Robert McClory has masterfully organized oral history interviews from an unlikely source—a small Catholic school in Mobile, Alabama—to show readers the importance of providing safe communities for young black people everywhere. Excerpts from almost forty interviews are organized chronologically by subject to trace a trajectory of change in a city often neglected in civil rights history. After fifty-seven years as a high school, Most Pure Heart of Mary High School (HOM) graduated its last class in 1968, but graduates from the fifties and sixties still profoundly shape civic and religious life in their hometown and throughout the United States.
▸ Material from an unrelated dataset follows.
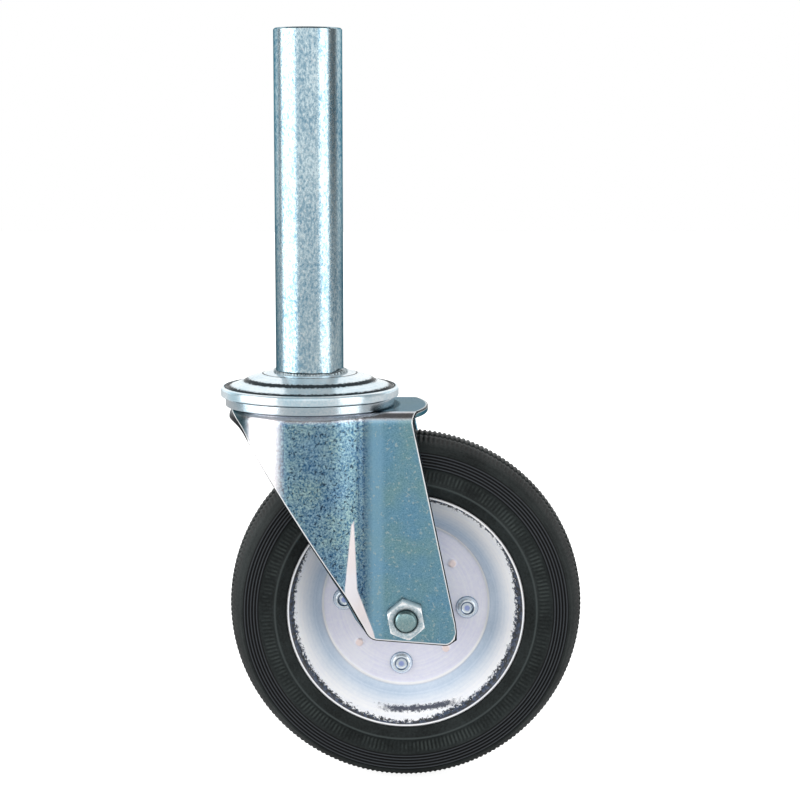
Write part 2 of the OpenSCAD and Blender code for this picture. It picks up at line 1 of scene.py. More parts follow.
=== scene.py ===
import bmesh
import bpy
import numpy as np
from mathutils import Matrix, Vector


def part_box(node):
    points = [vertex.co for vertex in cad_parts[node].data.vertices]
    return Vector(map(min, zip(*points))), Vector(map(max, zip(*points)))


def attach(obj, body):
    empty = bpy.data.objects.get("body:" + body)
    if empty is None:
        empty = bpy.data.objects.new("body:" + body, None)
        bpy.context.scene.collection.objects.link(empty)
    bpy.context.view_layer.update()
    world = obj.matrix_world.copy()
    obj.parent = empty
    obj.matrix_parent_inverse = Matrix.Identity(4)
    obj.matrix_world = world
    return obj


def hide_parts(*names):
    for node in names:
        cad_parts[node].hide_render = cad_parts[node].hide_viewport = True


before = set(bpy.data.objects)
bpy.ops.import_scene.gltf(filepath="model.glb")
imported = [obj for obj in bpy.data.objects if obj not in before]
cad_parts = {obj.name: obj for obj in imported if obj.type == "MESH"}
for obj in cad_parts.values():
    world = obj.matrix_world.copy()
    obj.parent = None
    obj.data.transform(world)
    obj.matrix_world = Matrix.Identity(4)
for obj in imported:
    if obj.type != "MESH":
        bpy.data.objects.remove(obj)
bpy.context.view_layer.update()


# Stem tube
# A plain length of 38 mm welded steel tube, sawn off, lightly chamfered outside and zinc plated. It has the
# seam of its own welding inside. It stands on the swivel head and slides up into the scaffold tube.

def lace(one, other, closed=True):
    """Quads between matching rows of corner numbers. Closed rows join their last corner to their first."""
    quads = np.stack([one, np.roll(one, -1, axis=-1), np.roll(other, -1, axis=-1), other], axis=-1)
    return (quads if closed else quads[..., :-1, :]).reshape(-1, 4)


def soften(corners, cuts, steps=4):
    """A closed outline with each corner C turned into a curve from S to E, the points that lie the cut's
    length before and after C: (1-t)^2 S + 2t(1-t) C + t^2 E. Two more points hold the flats beside it."""
    corner = np.array(corners, float)
    back = np.roll(corner, 1, axis=0) - corner
    ahead = np.roll(corner, -1, axis=0) - corner
    cut = np.broadcast_to(cuts, len(corner))[:, None]
    start = back / np.linalg.norm(back, axis=1, keepdims=True) * cut
    end = ahead / np.linalg.norm(ahead, axis=1, keepdims=True) * cut
    t = np.linspace(0, 1, steps + 1)[None, :, None]
    curve = (1 - t) ** 2 * start[:, None] + t ** 2 * end[:, None]
    hold = 1.25
    curve = np.concatenate([start[:, None] * hold, curve, end[:, None] * hold], axis=1)
    return (corner[:, None] + curve).reshape(-1, 2)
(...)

After a forward by Alexis H. Herman, a HOM grad who was the first black person to serve as the US Secretary of Labor, McClory introduces the life story of Dora Finley, a driving force behind Mobile's African American Heritage Trail and one of the alumni who instigated the oral history project. McClory then selects memories from the schools' early years, with ninety-one-year-old Jacqueline Rice remembering that the dollar-a-month tuition was hard for her parents, and a light-skinned Creole named Genevieve Sogata recollecting that she had to receive permission from the bishop to enter the Carmelite sisterhood because a "mixed-race residence" was forbidden by law in Alabama, as were most opportunities for interaction between blacks and whites in this most segregated of times. [End Page 205]

In the chapter "Life with Jim Crow," 1965 graduate Marion Lewis remembers that you were safe "as long as you obeyed the rules" and never left your black enclave of home and school, even if that home was a shack next to the city dump, where scavengers lived off the refuse of whites (32). And in "Family and Community," McClory demonstrates how closely both of those institutions worked together to preserve the safety of, and provide a bright future for, the HOM students. In several other chapters, such as "Inside Views" and "The Staff: Raising Expectations," one learns the secret to the success of the Heart of Mary students interviewed: the thirteen Sinsinawa Dominican Sisters who came to the school as teachers and administrators in 1960.
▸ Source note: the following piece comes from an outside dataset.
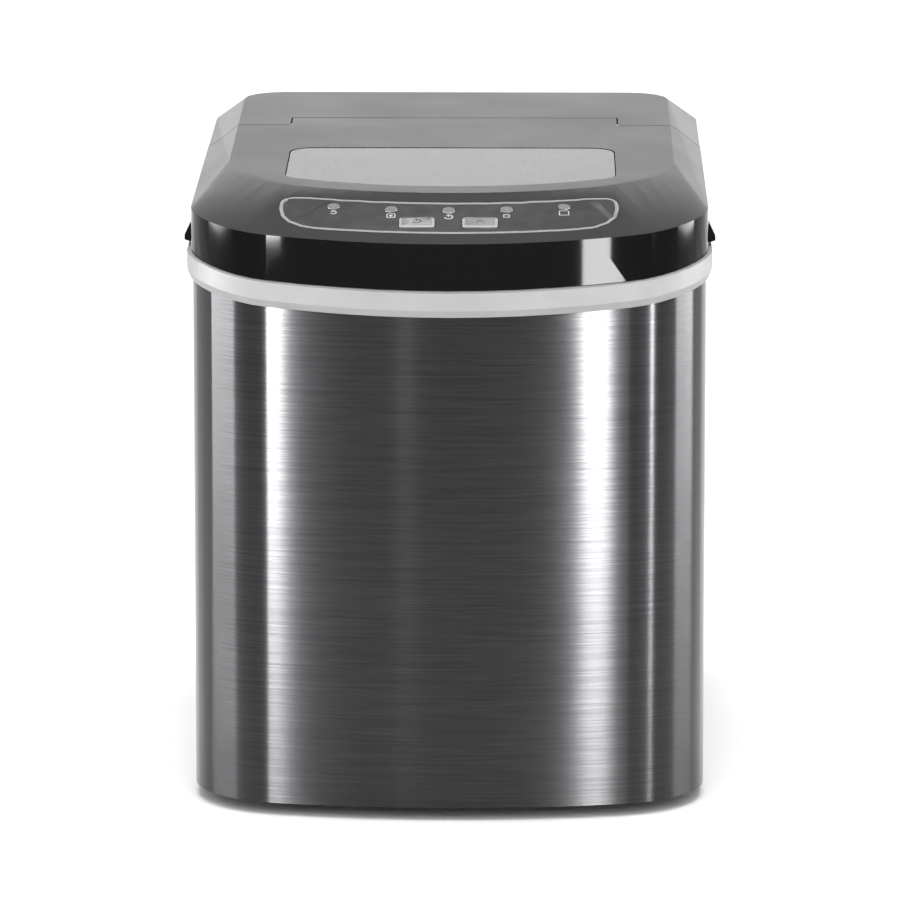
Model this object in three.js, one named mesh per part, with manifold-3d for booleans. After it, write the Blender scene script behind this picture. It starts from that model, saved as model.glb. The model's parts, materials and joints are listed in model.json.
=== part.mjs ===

These sisters wanted to make a difference in the lives of their students, and they did, holding them to extremely high standards of academic excellence, including two years of Latin and two of French, and nurturing a freedom of conscience that enabled the young students both to engage in the civil rights movement when it moved to Mobile and to enter a desegregated white world with fortitude and pride.

This community also transformed English teacher Sr. Patty Caraher. She re-tells with awe her realization that she had become part of the Mobile black Catholic community when she heard two children on the playground arguing about whether she was black or white.

All of the sisters teaching at the school became increasingly uneasy with the segregationist actions of their Roman Catholic Church and communicated this to the students by speaking forcefully against the "back of the pews" rules both inside and outside diocesan buildings. The long-standing exclusionary policies of official Roman Catholicism are examined in several chapters with memories of Archbishop Toolen, followed by three chapters on student and faculty participation in the civil rights movement.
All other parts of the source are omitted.